→ WHAT THE TASK ASKS
Give the data again exactly, from its opening line through the line in which "and the floor" appears.

########################################

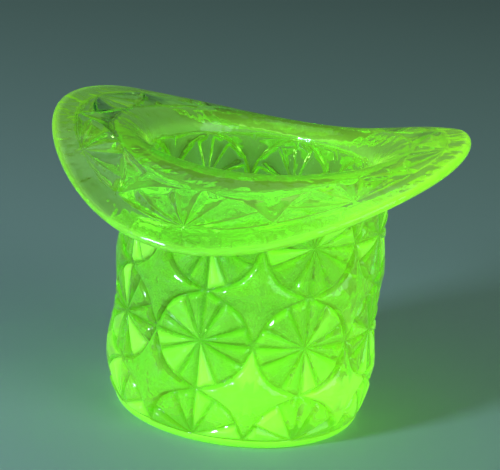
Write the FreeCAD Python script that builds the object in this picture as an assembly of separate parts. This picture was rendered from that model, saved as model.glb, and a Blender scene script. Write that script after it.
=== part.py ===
"""A top hat vase pressed in one piece of uranium glass, in millimetres.

+Z is up and the origin is the middle of the flat foot. +X points along the higher of the two
raised sides of the brim, and -Y is the side where the brim droops lowest. The one pressing is
kept as four regions that meet face to face: base, crown_wall, brim and rim_bead.
"""
import FreeCAD, Part
import math
import os

# Crown: the round body of the hat, which narrows slightly towards the brim.
CROWN_R = 32.5            # outer radius at the first full row of daisies
CROWN_R_Z = 26.2          # height of that row
CROWN_TAPER = 0.02        # radius lost per millimetre of height
BASE_THICKNESS = 5.0
FOOT_R = 29.0             # radius of the flat that the hat stands on
FOOT_HEIGHT = 11.0        # height of the rounding from that flat up into the wall
NECK_Z = 62.3             # height where the brim starts to turn outwards
NECK_WALL = 4.6           # wall thickness there
WALL_AT_BASE = 4.6
INNER_CORNER_R = 3.0      # rounding between the inside wall and the floor

# Brim: its free edge carries a plain round bead, and runs round the hat as one closed curve.
BEAD_R = 1.15
RIM_R = 49.4              # mean radius of the bead's centre line
RIM_PINCH = 1.0           # the raised sides are this much nearer than the mean
RIM_CORNERS = 0.45        # taken off halfway between the sides and the front or back
RIM_FORWARD = 2.9         # how much further the front reaches than the mean, and the back less
RIM_Z = 65.7              # mean height of the bead's centre line
RIM_FOLD = 7.9            # lift of the two raised sides, and drop of front and back
RIM_TURN = 0.85           # turns the fold round the hat a little
RIM_BACK_LIFT = 2.9       # the back stands higher than the front
RIM_SIDE_LIFT = 0.95      # the +X side stands higher than the -X side
RIM_SQUARING = 0.75       # flattens the tops of the raised sides
RIM_TWIST = 0.3           # leans those tops to one side
RIM_BACK_SAG = 3.5        # extra droop in the middle of the back
RIM_BACK_SAG_POWER = 6

# Brim section: a cubic curve from the neck, straight up at first, out to the bead.
NECK_PULL = 7.0           # length of the upward handle at the neck
NECK_PULL_FRONT = 0.8     # added to it at the front and taken off it at the back
EDGE_PULL = 8.0           # length of the handle at the bead
EDGE_SLOPE = -20.0        # mean slope of the brim at the bead, in degrees
EDGE_SLOPE_FOLD = 34.0    # added on the raised sides and taken off at front and back

SECTIONS = 36             # sections round the brim
STATIONS = 9              # points along each section
FOOT_STEPS = 6            # steps along each part of the foot's rounding


def crown_radius(z):
    """Outer radius of the crown at height z, rounded in towards the foot."""
    wall = CROWN_R - CROWN_TAPER * (max(z, FOOT_HEIGHT) - CROWN_R_Z)
    if z >= FOOT_HEIGHT:
        return wall
    return FOOT_R + (wall - FOOT_R) * math.sqrt(1 - (1 - z / FOOT_HEIGHT) ** 2)


def rim_centre(angle):
    """Radius and height of the bead's centre line at an angle round the hat."""
    radius = RIM_R - RIM_PINCH * math.cos(2 * angle) + RIM_CORNERS * math.cos(4 * angle)
    radius -= RIM_FORWARD * math.sin(angle)
    height = RIM_Z + RIM_FOLD * math.cos(2 * angle) + RIM_TURN * math.sin(2 * angle)
    height += RIM_BACK_LIFT * math.sin(angle) + RIM_SIDE_LIFT * math.cos(angle)
    height += RIM_TWIST * math.sin(4 * angle) - RIM_SQUARING * math.cos(4 * angle)
    height -= RIM_BACK_SAG * ((1 + math.sin(angle)) / 2) ** RIM_BACK_SAG_POWER
    return radius, height


def brim_middle(angle, u):
    """Radius, height and direction of the middle of the brim; u runs from neck to bead."""
    neck = (crown_radius(NECK_Z) - NECK_WALL / 2, NECK_Z)
    edge = rim_centre(angle)
    slope = math.radians(EDGE_SLOPE + EDGE_SLOPE_FOLD * math.cos(2 * angle))
    rise = NECK_PULL - NECK_PULL_FRONT * math.sin(angle)
    near_neck = (neck[0], neck[1] + rise)
    near_edge = (edge[0] - EDGE_PULL * math.cos(slope), edge[1] - EDGE_PULL * math.sin(slope))
    v = 1 - u
    place = []
    direction = []
    for a, b, c, d in zip(neck, near_neck, near_edge, edge):
        place.append(v ** 3 * a + 3 * v * v * u * b + 3 * v * u * u * c + u ** 3 * d)
        direction.append(3 * v * v * (b - a) + 6 * v * u * (c - b) + 3 * u * u * (d - c))
    length = math.hypot(*direction)
    return place, [part / length for part in direction]


def brim_point(angle, u, along, across):
    """A point of the brim's section, along and across its middle line by those distances."""
    place, direction = brim_middle(angle, u)
    radius = place[0] + along * direction[0] - across * direction[1]
    height = place[1] + along * direction[1] + across * direction[0]
    return FreeCAD.Vector(radius * math.cos(angle), radius * math.sin(angle), height)


def smooth_edge(points):
    curve = Part.BSplineCurve()
    curve.interpolate(points)
    return curve.toShape()


def brim_section(angle):
    """Closed outline of the brim at one angle: underside, outer end, upper side, neck."""
    lower = []
    upper = []
    for step in range(STATIONS):
        u = step / (STATIONS - 1)
        half = (NECK_WALL * (1 - u) + 2 * BEAD_R * u) / 2
        lower.append(brim_point(angle, u, 0, -half))
        upper.append(brim_point(angle, u, 0, half))
    outer_end = Part.makeLine(lower[-1], upper[-1])
    neck_end = Part.makeLine(upper[0], lower[0])
    return Part.Wire([smooth_edge(lower), outer_end, smooth_edge(upper[::-1]), neck_end])


def bead_section(angle):
    """Closed half-round outline of the bead, outside the brim's end."""
    low = brim_point(angle, 1, 0, -BEAD_R)
    tip = brim_point(angle, 1, BEAD_R, 0)
    high = brim_point(angle, 1, 0, BEAD_R)
    round_edge = Part.Arc(low, tip, high).toShape()
    return Part.Wire([round_edge, Part.makeLine(high, low)])


def closed_loft(section):
    """Solid ring through equal steps of a section round the hat."""
    wires = [section(2 * math.pi * step / SECTIONS) for step in range(SECTIONS)]
    return Part.makeLoft(wires, True, False, True)


def turned(edges):
    """Solid made by turning a closed outline in the XZ plane round the Z axis."""
    face = Part.Face(Part.Wire(edges))
    return face.revolve(FreeCAD.Vector(0, 0, 0), FreeCAD.Vector(0, 0, 1), 360)


def at(radius, height):
    return FreeCAD.Vector(radius, 0, height)


def foot_curve(low, high):
    """The rounding of the foot between two heights, with its points closer near the flat."""
    start = math.acos(1 - low / FOOT_HEIGHT)
    end = math.acos(1 - high / FOOT_HEIGHT)
    points = []
    for step in range(FOOT_STEPS + 1):
        z = FOOT_HEIGHT * (1 - math.cos(start + (end - start) * step / FOOT_STEPS))
        points.append(at(crown_radius(z), z))
    return smooth_edge(points)


def base():
    """Flat disc under the crown, with its edge rounded up towards the wall."""
    edge_r = crown_radius(BASE_THICKNESS)
    return turned([
        Part.makeLine(at(0, 0), at(FOOT_R, 0)),
        foot_curve(0, BASE_THICKNESS),
        Part.makeLine(at(edge_r, BASE_THICKNESS), at(0, BASE_THICKNESS)),
        Part.makeLine(at(0, BASE_THICKNESS), at(0, 0)),
    ])


def crown_wall():
    """Wall from the base to the neck, with a rounded inside corner at the floor."""
    foot = BASE_THICKNESS
    outer_foot = crown_radius(foot)
    outer_round = crown_radius(FOOT_HEIGHT)
    outer_neck = crown_radius(NECK_Z)
    inner_foot = outer_round - WALL_AT_BASE
    inner_neck = outer_neck - NECK_WALL
    corner_top = at(inner_foot, foot + INNER_CORNER_R)
    corner_end = at(inner_foot - INNER_CORNER_R, foot)
    reach = INNER_CORNER_R * (1 - math.sqrt(0.5))
    corner_middle = at(inner_foot - reach, foot + reach)
    return turned([
        Part.makeLine(corner_end, at(outer_foot, foot)),
        foot_curve(foot, FOOT_HEIGHT),
        Part.makeLine(at(outer_round, FOOT_HEIGHT), at(outer_neck, NECK_Z)),
        Part.makeLine(at(outer_neck, NECK_Z), at(inner_neck, NECK_Z)),
        Part.makeLine(at(inner_neck, NECK_Z), corner_top),
        Part.Arc(corner_top, corner_middle, corner_end).toShape(),
    ])


def main():
    nodes = {
        "base": base(),
        "crown_wall": crown_wall(),
        "brim": closed_loft(brim_section),
        "rim_bead": closed_loft(bead_section),
    }
    os.makedirs("parts", exist_ok=True)
    for name, shape in nodes.items():
        box = shape.BoundBox
        print(name, shape.ShapeType, "valid", shape.isValid(), "volume", round(shape.Volume, 1),
              "z", round(box.ZMin, 2), round(box.ZMax, 2))
        shape.exportStep("parts/" + name + ".step")


main()
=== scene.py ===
"""Looks of the uranium glass top hat: one pressed glass shape with its daisy and button pattern.

The hat is a single closed mesh, because light has to cross it as one piece of glass. Its outside
is built cell by cell on the lattice that the pattern repeats on, so that every groove lies on
mesh edges; its inside is smooth rings.
"""
import math

import bmesh
import bpy
from mathutils import Matrix, Vector, noise


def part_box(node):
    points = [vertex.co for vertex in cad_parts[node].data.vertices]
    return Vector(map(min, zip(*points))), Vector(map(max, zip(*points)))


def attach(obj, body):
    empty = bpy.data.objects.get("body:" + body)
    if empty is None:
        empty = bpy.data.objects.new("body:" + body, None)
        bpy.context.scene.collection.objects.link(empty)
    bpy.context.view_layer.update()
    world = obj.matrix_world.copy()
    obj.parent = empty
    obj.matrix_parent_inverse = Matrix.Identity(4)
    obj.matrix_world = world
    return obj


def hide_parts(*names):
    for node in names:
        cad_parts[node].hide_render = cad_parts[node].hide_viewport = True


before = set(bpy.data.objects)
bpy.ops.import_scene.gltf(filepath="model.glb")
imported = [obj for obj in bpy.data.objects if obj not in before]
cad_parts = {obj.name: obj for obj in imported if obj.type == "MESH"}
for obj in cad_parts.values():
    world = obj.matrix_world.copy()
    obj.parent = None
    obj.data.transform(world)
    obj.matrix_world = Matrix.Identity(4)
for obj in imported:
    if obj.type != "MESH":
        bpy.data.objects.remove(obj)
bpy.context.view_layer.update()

MM = 0.001
TURN = 2 * math.pi

# Crown and foot, in millimetres. Heights come from the frame.
NECK_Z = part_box("crown_wall")[1][2] / MM
FLOOR_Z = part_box("base")[1][2] / MM
CROWN_R = 32.5
CROWN_R_Z = 26.2
CROWN_TAPER = 0.02
FOOT_R = 29.0
FOOT_HEIGHT = 11.0        # height of the rounding from the foot up into the wall
NECK_WALL = 4.6
WALL_AT_BASE = 4.6
INNER_CORNER_R = 3.0

# Brim, as in the CAD model: the centre line of the bead round its edge, and its section's curve.
BEAD_R = 1.15
RIM_R = 49.4
RIM_PINCH = 1.0
RIM_CORNERS = 0.45
RIM_FORWARD = 2.9
RIM_Z = 65.7
RIM_FOLD = 7.9
RIM_TURN = 0.85
RIM_BACK_LIFT = 2.9
RIM_SIDE_LIFT = 0.95
RIM_SQUARING = 0.75
RIM_TWIST = 0.3
RIM_BACK_SAG = 3.5
RIM_BACK_SAG_POWER = 6
NECK_PULL = 7.0
NECK_PULL_FRONT = 0.8
EDGE_PULL = 8.0
EDGE_SLOPE = -20.0
EDGE_SLOPE_FOLD = 34.0

# Pattern lattice: daisies stand in eight columns, and rows are counted in row pitches.
COLUMNS = 8
ROW_PITCH = 24.1
FIRST_ROW_Z = 26.2
CROWN_TOP_ROW = 2.5
BRIM_INNER_U = 0.50       # where the brim's pattern begins, from the neck (0) to the bead (1)
BRIM_DAISY_U = 0.82       # where the brim's half daisies are centred

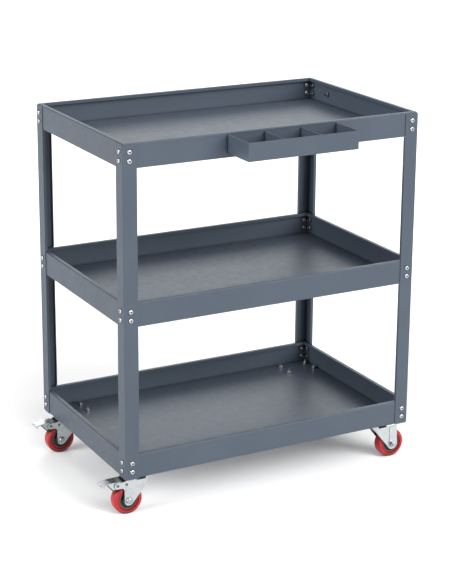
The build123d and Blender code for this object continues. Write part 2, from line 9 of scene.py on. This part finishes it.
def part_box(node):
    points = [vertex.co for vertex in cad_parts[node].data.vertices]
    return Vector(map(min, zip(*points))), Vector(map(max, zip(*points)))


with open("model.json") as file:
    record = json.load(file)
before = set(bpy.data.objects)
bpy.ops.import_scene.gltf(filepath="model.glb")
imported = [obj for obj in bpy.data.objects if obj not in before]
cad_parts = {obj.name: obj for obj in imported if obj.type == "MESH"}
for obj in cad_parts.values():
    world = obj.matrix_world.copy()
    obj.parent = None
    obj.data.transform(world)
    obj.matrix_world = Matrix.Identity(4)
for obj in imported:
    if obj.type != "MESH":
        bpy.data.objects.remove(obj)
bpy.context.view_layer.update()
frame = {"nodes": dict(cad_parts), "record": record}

nodes = frame["nodes"]
slot_of = {part["node"]: part["material_slot"] for part in frame["record"]["subparts"]}

# ---------------------------------------------------------------- driving values, metres and degrees
IMAGE_H = 584                   # height of the picture, in pixels
CAMERA_AZIMUTH = -28.24
CAMERA_ELEVATION = 15.92
CAMERA_ROLL = 0.38
CAMERA_DISTANCE = 4.4786
CAMERA_FOCAL = 1667.2           # in widths of one pixel
CAMERA_RISE = 60.0              # the optical axis, above the picture's middle, in pixels
AIM = (0.241, 0.4434, 0.4211)   # from the cart's middle, on the floor
SENSOR = 36.0
FAR = 100.0

WHEEL_WIDTH = 0.070
GROOVE_SHADE_IN = 0.0242        # radii of the painted shade line in the groove around each side of a tyre
GROOVE_SHADE_OUT = 0.0258
GROOVE_SHADE_SOFT = 0.00042
SWIVEL_SHADE_Z = 0.0965        # the casters' ball races lie below this height; zinc below it is painted near black as painted shade
SWIVEL_SHADE_SOFT = 0.0015
AXLE_SHADED_BRIGHTNESS = 0.72          # of the other zinc parts: a darker copy of the same zinc on the axle bolts, painted shade

WORLD_STRENGTH = 0.3
FLOOR_GLOW = 0.04
FLOOR_HALF = 30.0
SUN_WIDTH = 35.0
SUN_DISTANCE = 4.0
LIGHTS = (                      # name, azimuth, elevation, strength
    ("left", -88, 22, 2.7),
    ("left_high", -80, 40, 0.6),
    ("camera_side", -28, 20, 0.3),
    ("front_high", 0, 45, 1.6),
    ("right", 30, 24, 3.0),
    ("back_right", 152, 32, 0.7),
    ("back_high", 140, 45, 0.4),
)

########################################

→ RESULT
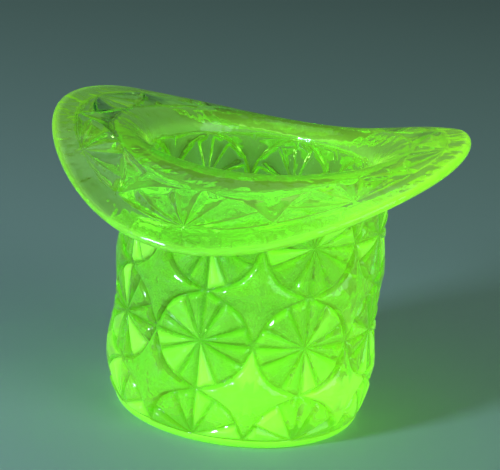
Write the FreeCAD Python script that builds the object in this picture as an assembly of separate parts. This picture was rendered from that model, saved as model.glb, and a Blender scene script. Write that script after it.
=== part.py ===
"""A top hat vase pressed in one piece of uranium glass, in millimetres.

+Z is up and the origin is the middle of the flat foot. +X points along the higher of the two
raised sides of the brim, and -Y is the side where the brim droops lowest. The one pressing is
kept as four regions that meet face to face: base, crown_wall, brim and rim_bead.
"""
import FreeCAD, Part
import math
import os

# Crown: the round body of the hat, which narrows slightly towards the brim.
CROWN_R = 32.5            # outer radius at the first full row of daisies
CROWN_R_Z = 26.2          # height of that row
CROWN_TAPER = 0.02        # radius lost per millimetre of height
BASE_THICKNESS = 5.0
FOOT_R = 29.0             # radius of the flat that the hat stands on
FOOT_HEIGHT = 11.0        # height of the rounding from that flat up into the wall
NECK_Z = 62.3             # height where the brim starts to turn outwards
NECK_WALL = 4.6           # wall thickness there
WALL_AT_BASE = 4.6
INNER_CORNER_R = 3.0      # rounding between the inside wall and the floor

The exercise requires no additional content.